Last week’s program Synaptic Stories at the MIT Museum, hosted by Kirsty Bennett of the MIT Women’s League, brought us all into that experience of wonder as Katie and her fellow storytellers let us peek into the workings of their unique brains.

 

Our own Trish Weinmann took us back to first grade, when she never told anyone that her teacher’s voice tasted like cherry Life Savers because she didn’t want to be weird. Decades later she learned that hearing voices as tastes had a name: it’s a type of synaesthesia, a connection between two sensory pathways in the brain.
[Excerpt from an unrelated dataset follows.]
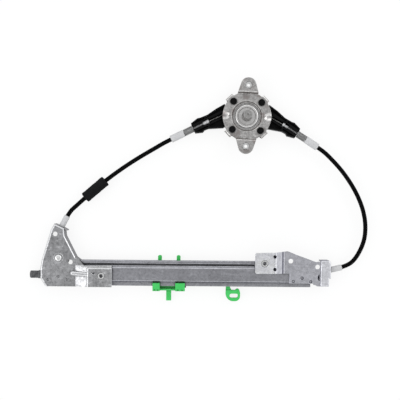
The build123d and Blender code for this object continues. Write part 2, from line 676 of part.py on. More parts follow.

And she decided it wasn't weird, it was hilarious.

 

A particular passion - the magic of disappearing into a character - appeared in a child’s mind and fueled a dream that could not be denied, as actor Kevin Ianucci traced his steps from funny home movies to the set of his first feature film, Best of Enemies.

 

Julie Pryor, Communications Officer for the McGovern Institute for Brain Research, beautifully evoked the way a brain layers memories. She drew together vivid recollections of her father from his helping her blow a truck horn when she was three to the Willie Nelson song that played at his deathbed, all coming together to give her courage during a treacherous drive over the Alaska Haul Road.

 

And Rebecca Saxe, Professor of Brain and Cognitive Sciences, drew us into the moment she wedged herself with her baby son in an fMRI machine to get the first scan of an infant brian.  Instead of being obstacles to her intellectual work, her body and her motherhood became part of her scientific discoveries.

 

Katie saw that little mouse brain and thought: How could I study anything else? I have no chance of becoming a neuroscientist, but these brave and funny stories make me agree with her. What could be more wonderful than - just for a few moments - looking at the world from inside someone else’s mind?